Jenkins doesn’t shy from veering into politics on occasion, as when she wrote about Nowruz and Iran recently. Her posts are lengthy, discursive and take a lot of time to write. She tries to stay under 2,500 words — overlong Substack posts are truncated in emails — but one thing she likes about the platform is the freedom it offers from what she considers editors’ aggravating ideas on subject matter and length.
She said she makes about $10,000 a year on Substack, enough to almost cover her property taxes.

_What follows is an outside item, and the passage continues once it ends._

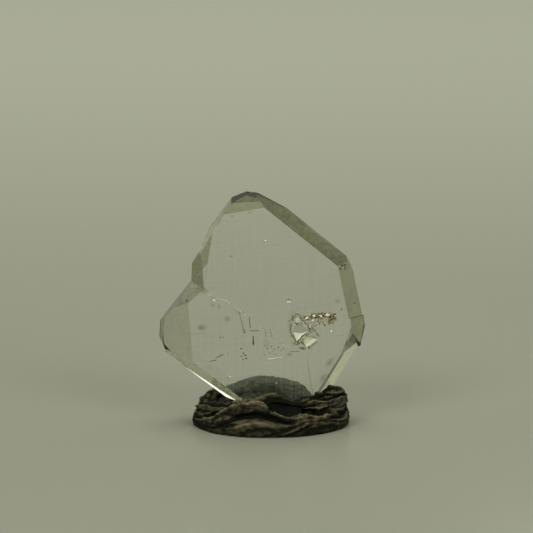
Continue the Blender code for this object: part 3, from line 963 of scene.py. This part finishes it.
def putty_material(settings):
    """Grey-brown putty: dark and dull, with painted shade in its folds and hollows, and painted light on its ridges
    and on surfaces that face up.
    """
    shader = Shader("grey_brown_putty")
    broad = shader.noise((1.6, 1.6, 0.7), 3.0, 0.6)
    grain = shader.noise((0.16, 0.16, 0.12), 3.0, 0.75)
    layers = shader.noise((1.2, 1.2, 0.13), 3.0, 0.6, 0.4)
    worn = shader.add("ShaderNodeAttribute", {"attribute_name": "worn"}, output="Fac")
    normal = shader.add("ShaderNodeNewGeometry", output="Normal")
    upward = shader.add("ShaderNodeSeparateXYZ", {}, {0: normal}, output="Z")
    # Painted light on surfaces that face up, as if lit from above.
    top_painted_light = shader.soft_step(upward, 0.1, 0.9)
    mottle = shader.ramp(broad * 0.35 + grain * 0.4 + layers * 0.25, (0.38, 0.0), (0.62, 1.0))
    # The painted light and shade, broken up by a random mottle.
    mask = (worn + top_painted_light * 0.22 * (worn * 5.0).lowest(1.0)) * (0.35 + 0.85 * mottle)
    colour = shader.blend(mask.lowest(1.0), settings.dark, settings.light)
    depth = shader.add("ShaderNodeSeparateXYZ", {}, {0: shader.place()}, output="Y")
    height = shader.add("ShaderNodeSeparateXYZ", {}, {0: shader.place()}, output="Z")
    facing = shader.add("ShaderNodeSeparateXYZ", {}, {0: normal}, output="Y")
    # The pressed film behind the crystal, with painted light that makes up for the shade there.
    pressed = shader.soft_step(depth, (BACK_Y - 0.2) * MM, (BACK_Y - 0.05) * MM)
    pressed = pressed * shader.soft_step(facing, 0.3, -0.1)
    pressed = pressed * shader.soft_step(height, 0.8 * MM, 1.6 * MM)
    wiped = shader.noise((0.16, 6.0, 6.0), 2.0, 0.6)
    colour = shader.blend(pressed * shader.ramp(wiped, (0.36, 0.6), (0.62, 1.0)), colour, settings.film_and_painted_light)
    relief = shader.bump(layers, 0.35, 0.05 * MM, shader.bump(grain, 0.55, 0.04 * MM))
    return shader.finish(
        Base_Color=colour, Roughness=0.86 - 0.16 * mottle, Normal=relief, Specular_IOR_Level=0.22,
    )


class QUARTZ_OT_putty(bpy.types.Operator):
    """Make the kneaded lump of putty"""

    bl_idname = "quartz.putty"
    bl_label = "Putty lump"

    def execute(self, context):
        settings = context.scene.quartz_putty
        bm = bmesh.new()
        core = bmesh.ops.create_icosphere(bm, subdivisions=4, radius=1.0)["verts"]
        shape = Matrix.Translation((*PUTTY_CENTRE, 0.6)) @ Matrix.Diagonal((6.6, 6.4, 2.0, 1.0))
        bmesh.ops.transform(bm, verts=core, matrix=shape)
        putty_roll(bm, PUTTY_BODY, closed=True)
        putty_roll(bm, PUTTY_MIDDLE)
        putty_roll(bm, PUTTY_COLLAR, closed=True)
        putty_roll(bm, PUTTY_FOLD)
        putty_roll(bm, PUTTY_PETAL, tilt=12.0)
        bmesh.ops.recalc_face_normals(bm, faces=bm.faces)
        lump = named_object("putty_lump", bm, putty_material(settings))
        fuse = lump.modifiers.new("fuse", "REMESH")
        fuse.mode = "VOXEL"
        fuse.voxel_size = settings.detail
        bake_modifiers(lump)
        self.crease(lump)
        self.stand(lump)
        self.press_crystal(lump)
        lump.data.shade_smooth()
        part_of(lump, "putty", replaced=True)
        return {"FINISHED"}

    def crease(self, lump):
        """Draws the folds, edges and hollows on the surface, makes it a little uneven, and paints light on its
        ridges and shade in its creases and hollows.
        """
        bm = bmesh.new()
        bm.from_mesh(lump.data)
        bmesh.ops.smooth_vert(bm, verts=bm.verts, factor=0.5, use_axis_x=True, use_axis_y=True, use_axis_z=True)
        bm.normal_update()
        worn = bm.verts.layers.float.new("worn")
        strokes = self.strokes_by_degree()
        moves = []
        for vert in bm.verts:
            place = vert.co / MM
            out = Vector((place.x - PUTTY_CENTRE[0], place.y - PUTTY_CENTRE[1]))
            turn = math.degrees(math.atan2(out.x, -out.y))
            reach = out.length
            warp = noise.noise(Vector((turn * 0.05, reach * 0.7, 3.0)))
            layer = noise.noise(Vector((turn * 0.035, reach * 0.9, place.z * 2.1 + warp * 1.4)))
            thin_layer = noise.noise(Vector((turn * 0.07 + 9.0, reach * 1.2, place.z * 4.2 + warp * 2.0)))
            coarse = noise.noise(place * 2.2)
            fine = noise.noise(place * 5.5)
            from_front = min(abs(turn + 8.0) / 55.0, 1.0)
            torn = 0.13 * max(1.0 - abs(layer) * 4.0, 0.0) + 0.06 * max(1.0 - abs(thin_layer) * 4.0, 0.0)
            torn *= 0.35 + 0.65 * from_front
            line = self.lines_at(strokes[round(turn) % 360], reach, place.z + 0.10 * coarse + 0.03 * fine)
            dent = self.dents_at(turn, reach, place.z)
            push = max(min(line, 0.28), -0.75) - torn + 0.05 * coarse + 0.035 * fine
            # Painted light and shade: lighter on the ridges and swellings, darker in the creases, layer gaps and
            # hollows.
            light = 0.15 + 3.0 * line - 1.6 * torn + 1.2 * dent + 0.25 * coarse
            # Painted light on the right side, more on its upper part.
            if 40.0 < turn < 100.0:
                light += 0.04
                if place.z > 1.8:
                    push += 0.10 * fine
                    light += 0.14 + 0.5 * fine
            # Darker towards the bottom.
            if place.z < 1.2:
                light -= 0.04
            moves.append(vert.normal * (push + dent) * MM)
            vert[worn] = min(max(light, 0.0), 1.0)
        low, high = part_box("putty")
        for vert, move in zip(bm.verts, moves):
            vert.co += move
            vert.co.x = min(max(vert.co.x, low[0]), high[0])
            vert.co.y = min(max(vert.co.y, low[1]), high[1])
        bmesh.ops.smooth_vert(bm, verts=bm.verts, factor=0.2, use_axis_x=True, use_axis_y=True, use_axis_z=True)
        bm.to_mesh(lump.data)
        bm.free()

    def strokes_by_degree(self):
        """For each whole degree around the putty, the lines that pass there: height, reaches, push, half width."""
        lines = [(points, (3.0, 9.0), push, half, 0.0) for points, push, half in PUTTY_CREASES]
        for points, reaches, side, depth, half in PUTTY_LIPS:
            lines.append((points, reaches, 0.42 * depth, half, 0.0))
            lines.append((points, reaches, -depth, half, side * 1.8 * half))
        table = [[] for _ in range(360)]
        for points, reaches, push, half, shift in lines:
            first, last = points[0][0], points[-1][0]
            for degree in range(first, last + 1):
                level = stations_at(points, degree, False)[0] + shift
                inside = min(min(degree - first, last - degree) / 6.0, 1.0)
                table[degree % 360].append((level, reaches, push * inside, half))
        return table

    def lines_at(self, strokes, reach, height):
        """How far the lines at this degree push the surface out."""
        total = 0.0
        for level, (near, far), push, half in strokes:
            away = (height - level) / half
            if abs(away) < 2.6 and near < reach < far:
                total += push * math.exp(-away * away)
        return total

    def dents_at(self, turn, reach, height):
        """How far the hollows and swellings push the surface out at a place."""
        total = 0.0
        for (angle, out, level), (wide, deep, high), push in PUTTY_DENTS:
            aside = (turn - angle + 180.0) % 360.0 - 180.0
            away = (aside / wide) ** 2 + ((reach - out) / deep) ** 2 + ((height - level) / high) ** 2
            if away < 9.0:
                total += push * math.exp(-away)
        return total

    def stand(self, lump):
        """Cuts the underside flat, where the putty is pressed onto the floor."""
        bm = bmesh.new()
        bm.from_mesh(lump.data)
        everything = bm.verts[:] + bm.edges[:] + bm.faces[:]
        bmesh.ops.bisect_plane(
            bm, geom=everything, dist=1e-8, plane_co=(0, 0, 0), plane_no=(0, 0, -1), clear_outer=True
        )
        bmesh.ops.holes_fill(bm, edges=[edge for edge in bm.edges if edge.is_boundary], sides=0)
        bm.to_mesh(lump.data)
        bm.free()

    def press_crystal(self, lump):
        """Presses the crystal's pocket into the putty, a hair wider than the crystal."""
        bm = crystal_copy()
        bmesh.ops.scale(bm, verts=bm.verts, vec=(1.0 / MM,) * 3)
        hair = Matrix.Translation((0.3, PLATE_MIDDLE_Y, 6.0)) @ Matrix.Diagonal((1.004, 1.012, 1.006, 1.0))
        hair = hair @ Matrix.Translation((-0.3, -PLATE_MIDDLE_Y, -6.0))
        bmesh.ops.transform(bm, verts=bm.verts, matrix=hair)
        subtract(lump, named_object("pocket", bm))


class QUARTZ_OT_studio(bpy.types.Operator):
    """Make the floor, the soft lights and the camera"""

    bl_idname = "quartz.studio"
    bl_label = "Studio"

    def execute(self, context):
        settings = context.scene.quartz_studio
        shader = Shader("studio_floor")
        # Painted light: the floor grows lighter away from the camera over the first 0.32 m, as if better lit there.
        away = shader.add("ShaderNodeSeparateXYZ", {}, {0: shader.place()}, output="Y")
        far = shader.soft_step(away, 0.0, 0.32)
        colour = shader.blend(far, settings.floor_colour, settings.floor_far_painted_light)
        material = shader.finish(Base_Color=colour, Roughness=0.28)
        bm = bmesh.new()
        bmesh.ops.create_grid(bm, x_segments=1, y_segments=1, size=3000.0)
        floor = named_object("studio_floor", bm, material)
        self.lamp("overhead", (0.0, 0.13, 0.60), (0.0, 0.10, 0.0), 0.46, 1.30)
        self.lamp("front_left", (-0.30, -0.45, 0.38), (0.0, 0.0, 0.01), 0.34, 1.30)
        self.lamp("front_right", (0.36, -0.42, 0.34), (0.0, 0.0, 0.01), 0.28, 0.75)
        self.lamp("left_panel", (-0.55, 0.48, 0.165), (0.0, 0.0, 0.01), 0.16, 0.030)
        self.lamp("small_card", (0.029, 0.033, 0.0396), (-0.0055, 0.0, 0.0035), 0.016, 0.0012)
        world = bpy.data.worlds.new("studio")
        world.use_nodes = True
        world.node_tree.nodes["Background"].inputs["Color"].default_value = (0.175, 0.18, 0.135, 1.0)
        world.node_tree.nodes["Background"].inputs["Strength"].default_value = 1.0
        context.scene.world = world
        context.scene.view_settings.view_transform = "Standard"
        self.camera(context, settings)
        return {"FINISHED"}

    def lamp(self, name, place, target, size, power):
        light = bpy.data.lights.new(name, "AREA")
        light.shape = "DISK"
        light.size = size
        light.energy = power
        light.color = (0.97, 1.0, 0.76)
        made = bpy.data.objects.new(name, light)
        made.location = place
        made.rotation_euler = (Vector(target) - Vector(place)).to_track_quat("-Z", "Y").to_euler()
        made.visible_camera = False
        bpy.context.scene.collection.objects.link(made)

    def camera(self, context, settings):
        aim = Vector((0.0, PLATE_MIDDLE_Y, 11.5)) * MM
        back = Vector((0.0, -math.cos(settings.elevation), math.sin(settings.elevation)))
        centre = Vector((0.42, PLATE_MIDDLE_Y, 15.79)) * MM
        lens = bpy.data.cameras.new("camera")
        lens.lens = settings.lens
        lens.clip_start = 0.01
        lens.clip_end = 20.0
        made = bpy.data.objects.new("camera", lens)
        made.location = aim + back * settings.distance
        made.rotation_euler = (centre - made.location).to_track_quat("-Z", "Y").to_euler()
        context.scene.collection.objects.link(made)
        context.scene.camera = made


class QUARTZ_PT_panel(bpy.types.Panel):
    """Lists the pieces and their settings"""

    bl_idname = "QUARTZ_PT_panel"
    bl_label = "Quartz twin"
    bl_space_type = "VIEW_3D"
    bl_region_type = "UI"
    bl_category = "Quartz"

    def draw(self, context):
        layout = self.layout
        scene = context.scene
        for settings in (scene.quartz, scene.quartz_putty, scene.quartz_studio):
            for name in settings.__annotations__:
                layout.prop(settings, name)
        for operator in (QUARTZ_OT_crystal, QUARTZ_OT_marks, QUARTZ_OT_putty, QUARTZ_OT_studio):
            layout.operator(operator.bl_idname)


CLASSES = (
    QuartzSettings,
    PuttySettings,
    StudioSettings,
    QUARTZ_OT_crystal,
    QUARTZ_OT_marks,
    QUARTZ_OT_putty,
    QUARTZ_OT_studio,
    QUARTZ_PT_panel,
)


def register():
    for cls in CLASSES:
        bpy.utils.register_class(cls)
    bpy.types.Scene.quartz = bpy.props.PointerProperty(type=QuartzSettings)
    bpy.types.Scene.quartz_putty = bpy.props.PointerProperty(type=PuttySettings)
    bpy.types.Scene.quartz_studio = bpy.props.PointerProperty(type=StudioSettings)


def unregister():
    del bpy.types.Scene.quartz_studio
    del bpy.types.Scene.quartz_putty
    del bpy.types.Scene.quartz
    for cls in reversed(CLASSES):
        bpy.utils.unregister_class(cls)


def main():
    register()
    bpy.ops.quartz.crystal()
    bpy.ops.quartz.marks()
    bpy.ops.quartz.putty()
    bpy.ops.quartz.studio()


if __name__ == "__main__":
    main()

Jenkins is 88 now. Why not rest on her impressive laurels, including her cookbooks, her many articles for The New York Times, her sought-after expertise on olive oil and the Mediterranean diet? “I’ve been writing since I was probably 12 years old,” she said. “I keep doing it because I’ve never done anything else.”
She fears she is chronicling a vanishing world. “I’m trying to write it all down, to make it coherent in an interesting way, as a means of preservation.”
TWO MORE TO CHECK OUT
Appetites. According to creator Jenna Rozelle, “‘Appetites’ is here for all the ways we’re hungry and all the ways we’re fed. Weekly stories, essays, poems, photographs, recipes, and a look behind the scenes of my life in rural Maine—foraging, hunting, fishing, growing, homesteading, cooking, writing, and talking with other hungry people.”
Delicious Musings. According to creator Sharon Kitchens, “This is intended to be a mindful space where I can promise there will be no politics or advertising, but plenty of love of books and Maine and cultural stuff and recipes.”